Secondo il rapporto della CFR, le persone di origine africana sono tuttora le più discriminate (un terzo di tutte le vittime). Sono seguite da persone originarie del Kosovo, della Turchia o della Serbia (31%). La discriminazione sembra essere indipendente dalla nazionalità o dal tipo di permesso di soggiorno. Si basa sull’origine straniera, reale o presunta. Nel 2019, oltre un quarto delle vittime di atti discriminatori aveva la cittadinanza svizzera.
Xenofobia latente
Nella maggior parte degli incidenti registrati nel 2019 si è trattato di disparità di trattamento o di propositi insultanti e aggressivi. Ma per Dominic Pugatsch, questi casi sono soltanto la punta dell’iceberg. Secondo il direttore della fondazione GRA, esiste una xenofobia più latente, che può riguardare tutte le comunità ed esprimersi nelle piccole cose della vita quotidiana.
Una delle giovani donne nere intervistate dalla RTS dice la stessa cosa. Per lei, il razzismo è soprattutto “indiretto”. “Mi è già capitato che mi siedo sul treno e la persona davanti a me si alza e se ne va”, racconta. Molti di questi incidenti non compaiono nelle statistiche.
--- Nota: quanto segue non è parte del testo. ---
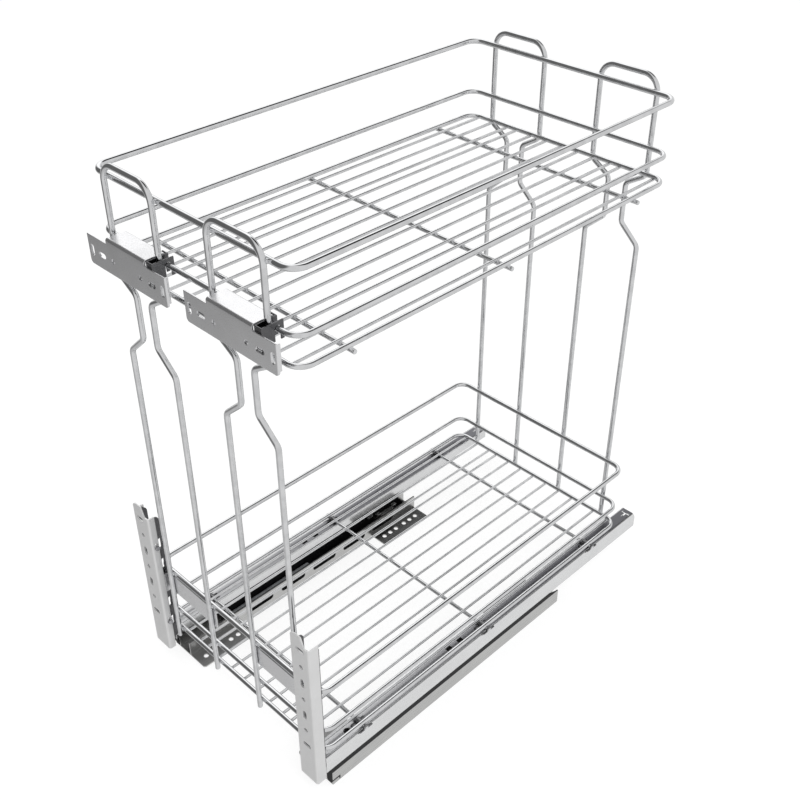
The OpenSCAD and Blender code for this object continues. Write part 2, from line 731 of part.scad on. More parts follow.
// The rail that carries the basket: a channel, open below, with a lip under the middle rail's wing
module drawer_rail(side) {
    hole_u = 11.5;
    hole_d = 7;
    square_u = 12.5;
    window_w = 6;
    window_l = 7;
    bar_l = 10;
    bar_w = 2;
    bar_end = 5;
    stem_l = 9;
    color(STEEL) runner(side) {
        difference() {
            along_y(rail_front, rail_back) {
                patch(0, rail_w, drawer_under, rail_h);
                patch(0, rail_t, skirt_foot, rail_h);
                patch(rail_w - rail_t, rail_w, inner_skirt_foot, rail_h);
                patch(rail_w - rail_t - drawer_lip, rail_w, inner_skirt_foot, inner_skirt_foot + rail_t);
            }
            translate([0, 0, drawer_under - cut]) linear_extrude(rail_t + 2 * cut) {
                translate([hole_u, rail_front + rail_hole_y]) circle(d = hole_d);
                for (k = [0, 1])
                    translate([square_u, rail_front + rail_window_y + k * rail_window_pitch])
                    square([window_w, window_l], center = true);
                translate([rail_w / 2, rail_back - bar_end]) {
                    patch(-bar_l / 2, bar_l / 2, -bar_w, 0);
                    patch(-bar_w / 2, bar_w / 2, -stem_l, -bar_w / 2);
                }
            }
        }
        block(rail_w - rail_t, rail_w, tab_y, tab_y + tab_l, tab_foot, tab_top);
    }
}

// The rail between: it wraps the hanging flange below, and its wing runs over the drawer rail's lip
module middle_rail(side) {
    inner = middle_inner_u;
    color(STEEL) runner(side) along_y(rail_front, middle_back) {
        patch(middle_wall_u, inner + rail_t + middle_wing, middle_under, middle_top);
        patch(middle_wall_u, middle_wall_u + rail_t, middle_foot, middle_top);
        patch(inner, inner + rail_t, middle_foot, middle_top);
        patch(middle_wall_u, middle_wall_u + rail_t + middle_lip, middle_foot, middle_foot + rail_t);
        patch(inner - middle_lip, inner + rail_t, middle_foot, middle_foot + rail_t);
    }
}

// The groove near the front of the outer wall, which the front cap's hook fills
module hook_outline() {
    hook_l = 9.5;
    hook_foot = 4.5;
    hook_w = 2;
    barb_l = 1.5;
    patch(base_front, base_front + hook_l, hook_foot, hook_foot + hook_w);
    patch(base_front + hook_l - barb_l, base_front + hook_l, base_t, hook_foot + hook_w);
}

// The rail that is screwed to the cabinet floor
module cabinet_rail(side) {
    web = base_t / 2;
    window_l = 34;
    window_h = 7;
    window_pitch = 46;
    first_window = 38;
    foot_r = 3;
    color(STEEL) runner(side) {
        difference() {
            along_y(base_front, base_back) {
                patch(0, cabinet_rail_w, 0, base_t);
                patch(0, base_t, 0, outer_wall_h);
                patch(hang_u - web, hang_u + web, 0, hang_top);
                patch(hang_u - hang_flange_w / 2, hang_u + hang_flange_w / 2, hang_under, hang_top);
                patch(cabinet_rail_w - base_t, cabinet_rail_w, 0, inner_wall_h);
            }
            for (k = [0 : 4]) along_x(cabinet_rail_w - base_t - cut, cabinet_rail_w + cut)
                translate([housing_front + first_window + k * window_pitch, base_t + housing_h / 2])
                slot(window_l, window_h);
            along_x(-cut, base_t) hook_outline();
        }
        linear_extrude(base_t) difference() {
            union() {
                patch(cabinet_rail_w - cut, foot_u, base_front, base_front + front_foot_l);
                patch(cabinet_rail_w - cut, foot_u, base_back - rear_foot_l, base_back);
            }
            for (y = [base_front, base_back - rear_foot_l]) translate([foot_u, y]) rotate(90) corner_waste(foot_r);
            for (y = [base_front + front_foot_l, base_back]) translate([foot_u, y]) rotate(180) corner_waste(foot_r);
            for (y = front_holes) translate([foot_hole_u, base_front + y]) circle(d = foot_hole_d);
            for (y = rear_holes) translate([foot_hole_u, base_back - y]) circle(d = foot_hole_d);
        }
    }
}

// The black strip on the outer wall, under the drawer rail's skirt
module guide_strip(side) {
    slant = 18;
    end_gap = 2;
    front = base_front + cap_l;
    back = base_back - end_gap;
    color(BLACK) runner(side) along_x(0, base_t)
        polygon([[front, outer_wall_h], [back, outer_wall_h], [back - slant, strip_top], [front, strip_top]]);
}

// The black cap that closes the front of the rail and guides the skirt on to it
module front_cap(side) {
    plug_l = 9;
    plug_u = hang_u - base_t / 2 - sheet_gap;
    plug_top = middle_foot - sheet_gap;
    face_foot = 4.5;
    color(BLACK) runner(side) {
        block(0, plug_u, base_front - cap_face, base_front, face_foot, plug_top);
        block(base_t, plug_u, base_front - cap_face / 2, base_front + plug_l, base_t, plug_top);
        block(0, base_t, base_front - cap_face, base_front + cap_l, outer_wall_h, strip_top);
        along_x(0, base_t + cap_face / 2) hook_outline();
    }
}

// ---- Running gear ----

// Distances of the rollers from the front end of a cage of length l
function roller_places(l) = let(end = 8)
    [for (k = [0 : rollers_per_end - 1]) end + k * roller_pitch,
    for (k = [0 : rollers_per_end - 1]) l - end - k * roller_pitch];

module cage(side, u0, u1, z0, z1, l, roller_l) {
    mid_u = (u0 + u1) / 2;
    pocket_u = roller_l / 2 + run_gap;
    pocket_y = roller_d / 2 + run_gap;
    color(BLACK) runner(side) difference() {
        block(u0, u1, cage_front, cage_front + l, z0, z1);
        for (y = roller_places(l))
            block(mid_u - pocket_u, mid_u + pocket_u, cage_front + y - pocket_y, cage_front + y + pocket_y,
                z0 - cut, z1 + cut);
    }
}

module rollers(side, mid_u, z, l, roller_l) {
    color(GREY) runner(side) for (y = roller_places(l))
        translate([mid_u - roller_l / 2, cage_front + y, z]) rotate([0, 90, 0]) cylinder(d = roller_d, h = roller_l);
}

module lower_cage(side)
    cage(side, lower_cage_u0, lower_cage_u1, hang_top + cage_edge, middle_under - cage_edge, lower_cage_l,
        lower_roller_l);
module upper_cage(side)
    cage(side, upper_cage_u0, upper_cage_u1, middle_top + cage_edge, drawer_under - cage_edge, upper_cage_l,
        upper_roller_l);
module lower_rollers(side)
    rollers(side, hang_u, hang_top + roller_room / 2, lower_cage_l, lower_roller_l);
module upper_rollers(side)
    rollers(side, (upper_cage_u0 + upper_cage_u1) / 2, middle_top + roller_room / 2, upper_cage_l, upper_roller_l);

// ---- Soft close ----

// A black trough, open on top, in which the damper and the catch lie
module soft_close_housing(side) {
    color(BLACK) runner(side) difference() {
        block(housing_u, housing_u + housing_w, housing_front, housing_back, base_t, base_t + housing_h);
        block(housing_u + housing_t, housing_u + housing_w - housing_t, housing_front + housing_t,
            housing_back - housing_t, base_t + housing_t, base_t + housing_h + cut);
    }
}

module damper(side) {
    color(GREY) runner(side) translate([damper_u, damper_back, damper_z]) rotate([90, 0, 0]) difference() {
        cylinder(d = damper_d, h = damper_l);
        translate([0, 0, -cut]) cylinder(d = rod_d + 2 * rod_gap, h = bore_l + cut);
    }
}

module damper_rod(side) {
    color(CHROME) runner(side) translate([damper_u, catch_front, damper_z]) rotate([90, 0, 0])
        cylinder(d = rod_d, h = catch_front - damper_back + rod_inside);
}

// The catch slides in the trough; its two prongs stand beside the tab of the drawer rail
module catch(side) {
    body_top = 12;
    claw_gap = 0.4;
    claw_edge = 1.3;
    prong_l = 5;
    prong_over = 2;
    inner_u = housing_u + housing_w - housing_t - sheet_gap;
    claw_u = rail_w + claw_gap;
    claw_w = inner_u - claw_edge - claw_u;
    prong_top = tab_foot + prong_over;
    color(STEEL) runner(side) {
        block(housing_u + housing_t + sheet_gap, inner_u, catch_front, catch_back,
            base_t + housing_t + weld_gap, body_top);
        block(claw_u, claw_u + claw_w, catch_front, catch_back, body_top - cut, base_t + housing_h - cut);
        for (y = [catch_front, catch_back - prong_l])
            block(claw_u, claw_u + claw_w, y, y + prong_l, body_top - cut, prong_top);
    }
}

module left_wire_clips() wire_clips(-1);
module right_wire_clips() wire_clips(1);
module left_drawer_rail() drawer_rail(-1);
module right_drawer_rail() drawer_rail(1);
module left_middle_rail() middle_rail(-1);
module right_middle_rail() middle_rail(1);
module left_cabinet_rail() cabinet_rail(-1);
module right_cabinet_rail() cabinet_rail(1);
module left_guide_strip() guide_strip(-1);
module right_guide_strip() guide_strip(1);
module left_front_cap() front_cap(-1);
module right_front_cap() front_cap(1);
module left_lower_cage() lower_cage(-1);
module right_lower_cage() lower_cage(1);
module left_upper_cage() upper_cage(-1);
module right_upper_cage() upper_cage(1);
module left_lower_rollers() lower_rollers(-1);
module right_lower_rollers() lower_rollers(1);
module left_upper_rollers() upper_rollers(-1);
module right_upper_rollers() upper_rollers(1);
module left_soft_close_housing() soft_close_housing(-1);
module right_soft_close_housing() soft_close_housing(1);
module left_damper() damper(-1);
module right_damper() damper(1);
module left_catch() catch(-1);
module right_catch() catch(1);
module left_damper_rod() damper_rod(-1);
module right_damper_rod() damper_rod(1);

lower_base_ring();
lower_mid_ring();
lower_rim_ring();
lower_floor_wires();
lower_cross_wires();
upper_base_ring();
upper_mid_ring();
upper_rim_ring();
upper_floor_wires();
upper_cross_wires();
front_left_upright();
front_right_upright();
rear_left_upright();
rear_right_upright();
left_door_plate();
right_door_plate();
left_plate_clip();
right_plate_clip();
left_door_bracket();
right_door_bracket();
left_adjuster();
right_adjuster();
left_arm();
right_arm();
left_bracket_screws();
right_bracket_screws();
left_wire_clips();
right_wire_clips();
left_drawer_rail();
right_drawer_rail();
left_middle_rail();
right_middle_rail();
left_cabinet_rail();
right_cabinet_rail();
left_guide_strip();
right_guide_strip();
left_front_cap();
right_front_cap();
left_lower_cage();
right_lower_cage();
left_upper_cage();
right_upper_cage();
left_lower_rollers();
right_lower_rollers();
left_upper_rollers();
right_upper_rollers();
left_soft_close_housing();
right_soft_close_housing();
left_damper();
right_damper();
left_catch();
right_catch();
left_damper_rod();
right_damper_rod();
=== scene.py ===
"""Two-tier pull-out wire basket on runners, dressed for rendering.

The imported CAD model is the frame. Wires, sheet pieces and rails are drawn, rolled and punched
here in their real sizes, and stand for the CAD nodes of the same place. Sizes are millimetres
in the classes and metres in Blender.
"""
from __future__ import annotations

import logging
import math
from dataclasses import dataclass
from enum import Enum
from typing import Callable, Iterable, Sequence

import bmesh
import bpy
from bpy.types import Material, Node, NodeSocket, NodeTree, Object
from mathutils import Matrix, Vector

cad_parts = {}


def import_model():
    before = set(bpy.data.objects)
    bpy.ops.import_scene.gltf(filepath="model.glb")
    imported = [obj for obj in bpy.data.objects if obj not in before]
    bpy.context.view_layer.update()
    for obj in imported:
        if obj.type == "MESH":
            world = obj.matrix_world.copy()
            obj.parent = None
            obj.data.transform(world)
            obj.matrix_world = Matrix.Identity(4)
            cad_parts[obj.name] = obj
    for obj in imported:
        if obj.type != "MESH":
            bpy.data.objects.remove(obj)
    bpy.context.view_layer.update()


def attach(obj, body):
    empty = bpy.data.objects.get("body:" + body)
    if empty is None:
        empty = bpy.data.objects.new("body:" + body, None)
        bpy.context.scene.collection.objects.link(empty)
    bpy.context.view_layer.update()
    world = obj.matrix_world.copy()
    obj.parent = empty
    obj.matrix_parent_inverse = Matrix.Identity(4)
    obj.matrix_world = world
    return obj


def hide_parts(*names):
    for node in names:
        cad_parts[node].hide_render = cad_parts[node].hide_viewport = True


LOG = logging.getLogger("pull_out_basket")
MM = 0.001
Point = tuple[float, float, float]

# Corners closer than these, in millimetres, become one: of a CAD copy, of a wire and of a cut sheet.
COPY_MERGE = 0.002
WIRE_MERGE = 0.001
SHEET_MERGE = 0.004

# A corner nearer than this to a fold's line, in millimetres, lies on it.
ON_FOLD = 0.01

# Folds sharper than these, in degrees, stay sharp in the shading: of a wire, a weld, a sheet and a CAD copy.
WIRE_CREASE = 40.0
WELD_CREASE = 60.0
SHEET_CREASE = 50.0
COPY_CREASE = 60.0

# Degrees of a bend that one row of faces takes, and the fewest rows in a bend.
WIRE_STEP = 6.0
FOLD_STEP = 13.0
LEAST_STEPS = 3

# Faces across a broken edge.
EDGE_SEGMENTS = 2


class Side(Enum):
    """Which side of the cabinet a piece stands on; the value is the sign of X."""

    LEFT = -1
    RIGHT = 1

    @property
    def word(self) -> str:
        """The side's word in piece and node names."""
        return self.name.lower()


class End(Enum):
    """Which end of the basket a piece stands at; the value is the sign of Y."""

    FRONT = -1
    REAR = 1

    @property
    def word(self) -> str:
        """The end's word in piece and node names."""
        return self.name.lower()


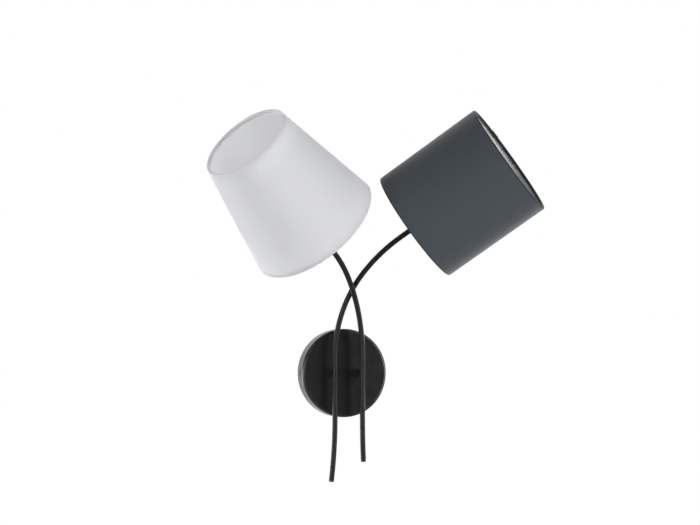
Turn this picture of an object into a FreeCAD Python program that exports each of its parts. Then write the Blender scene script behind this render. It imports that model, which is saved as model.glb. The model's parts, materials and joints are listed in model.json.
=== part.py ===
import FreeCAD, Part
import math
import os
from FreeCAD import Vector, Placement, Rotation

# Double arm wall sconce, all sizes in millimetres.
# Origin: middle of the canopy on the wall face. +Z up, +Y into the wall, +X to the right.
# The left lamp hangs on the arm that starts right of the middle and crosses in front.

# Fits that several pieces share, how far a cutter runs past what it cuts, and how near an
# edge must lie to the place where it is looked for
THREAD_CLEARANCE = 0.1
HOLE_CLEARANCE = 0.2
CUT_MARGIN = 2.0
EDGE_MATCH = 0.01

# Canopy
CANOPY_DIAMETER = 100.0
CANOPY_DEPTH = 19.3
CANOPY_WALL = 1.2
CANOPY_EDGE_RADIUS = 3.0
CANOPY_INNER_EDGE_LEAST = 0.2
STUB_SPACING = 30.8

# Side screws of the canopy
SIDE_SCREW_DIAMETER = 4.0
SIDE_SCREW_LENGTH = 9.0
SIDE_SCREW_HEAD_DIAMETER = 7.6
SIDE_SCREW_HEAD_HEIGHT = 2.0
SIDE_SCREW_SLOT_WIDTH = 1.0
SIDE_SCREW_SLOT_DEPTH = 0.8
SIDE_SCREW_CLEARANCE = 0.15
DIMPLE_WALL = 1.0

# Wall bracket
BRACKET_WIDTH = 18.0
BRACKET_THICKNESS = 1.5
BRACKET_END_LENGTH = 14.5
BRACKET_DIMPLE_GAP = 0.2
WALL_SLOT_PITCH = 58.0
WALL_SLOT_LENGTH = 12.0
WALL_SLOT_WIDTH = 4.6
TERMINAL_TONGUE_WIDTH = 20.0

# Terminal block with three poles
POLE_COUNT = 3
POLE_PITCH = 8.6
TERMINAL_WIDTH = 26.4
TERMINAL_HEIGHT = 16.0
TERMINAL_DEPTH = 12.0
TERMINAL_TOP_Z = -14.0
TERMINAL_EDGE_RADIUS = 0.8
POLE_SET_BACK = 1.0
INSERT_DIAMETER = 6.0
INSERT_BORE = 4.0
INSERT_SHORTFALL = 2.0
TERMINAL_SCREW_DIAMETER = 2.6
TERMINAL_SCREW_SPACING = 7.0
TERMINAL_SCREW_HEAD = 3.6
TERMINAL_SCREW_TIP = 0.1
TERMINAL_SCREW_RECESS = 1.2
TERMINAL_SLOT_WIDTH = 0.6
TERMINAL_SLOT_DEPTH = 0.5
RIVET_DIAMETER = 2.0
RIVET_HEAD_DIAMETER = 3.6
RIVET_HEAD_HEIGHT = 0.8

# Protective earth
EARTH_SCREW_DIAMETER = 4.0
EARTH_SCREW_HEAD = 7.0
EARTH_SCREW_HEAD_HEIGHT = 2.4
EARTH_SCREW_Z = 2.5
EARTH_SLOT_WIDTH = 1.0
EARTH_SLOT_DEPTH = 1.0
EARTH_WIRE_DIAMETER = 2.2
EARTH_WIRE_BEND = 2.4
EARTH_WIRE_IN_POLE = 6.0
EARTH_LOWER_BEND = 3.5
EARTH_UPPER_BEND = 7.5
EYELET_CLEARANCE = 0.1

# Stubs between canopy and arms
STUB_DIAMETER = 8.0
STUB_COLLAR_DIAMETER = 11.0
STUB_COLLAR_HEIGHT = 1.5
STUB_COLLAR_RADIUS = 0.5
STUB_BORE = 5.0
STUB_THREAD_LENGTH = 9.0
STUB_SADDLE_SHARE = 0.7
NUT_ACROSS_FLATS = 12.0
NUT_HEIGHT = 3.5
WASHER_DIAMETER = 13.6
WASHER_THICKNESS = 0.8

# Arms
ARM_DIAMETER = 6.0
ARM_WALL = 0.8
ARM_STRAIGHT_ABOVE = 19.0
ARM_STRAIGHT_BELOW = 50.0
ARM_LOWER_RADIUS = 600.0
ARM_SIDE_HOLE = 4.4
PLUG_HEAD_HEIGHT = 2.2
PLUG_SHANK_LENGTH = 8.0
PLUG_EDGE_RADIUS = 1.2
PLUG_CLEARANCE = 0.1

# Wires, from the poles through the stubs and arms to the lampholders
WIRE_DIAMETER = 1.6
WIRE_OFFSET = 0.9
WIRE_TURN_RADIUS = 2.0
WIRE_GAP_IN_POLE = 0.1
WIRE_IN_POLE = 5.0
WIRE_RISE = 3.0
WIRE_CROSSING_HEIGHT = 7.0
WIRE_CROSSING_STEP = 3.0
WIRE_BEFORE_STUB = 4.0
WIRE_ABOVE_BUSH = 2.0
WIRE_BELOW_CORE = 3.0

# Bush at the end of each arm
BUSH_SLEEVE_DIAMETER = 9.5
BUSH_SLEEVE_LENGTH = 9.0
BUSH_FLANGE_DIAMETER = 14.0
BUSH_FLANGE_HEIGHT = 2.0
BUSH_THREAD_DIAMETER = 10.0
BUSH_THREAD_LENGTH = 7.5
BUSH_BORE = 4.8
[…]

Il rapporto della CFR sottolinea che la xenofobia generale nei confronti delle minoranze è stata la causa della maggior parte degli incidenti, più del razzismo nei confronti dei neri o dei musulmani. Dominic Pugatsch ritiene che in questo sia possibile vedere una specificità del razzismo in Svizzera. “Purtroppo, in Svizzera c’è anche il razzismo quotidiano e l’othering [alterità] contro le minoranze”.
Il professionista si rallegra tuttavia della forte volontà politica di non lasciar prosperare la xenofobia. In Svizzera “il problema è preso molto sul serio. Abbiamo una commissione federale contro il razzismo, delle statistiche, una formazione continua, in particolare per combattere la profilazione razziale nella polizia… Non vogliamo una situazione come negli Stati Uniti”.
Per Alma Wiecken, occorre considerare un progresso il fatto che si parli di più del razzismo. “Ciò significa che stiamo iniziando a capire che non è solo il problema delle minoranze, ma che riguarda la società nel suo insieme”.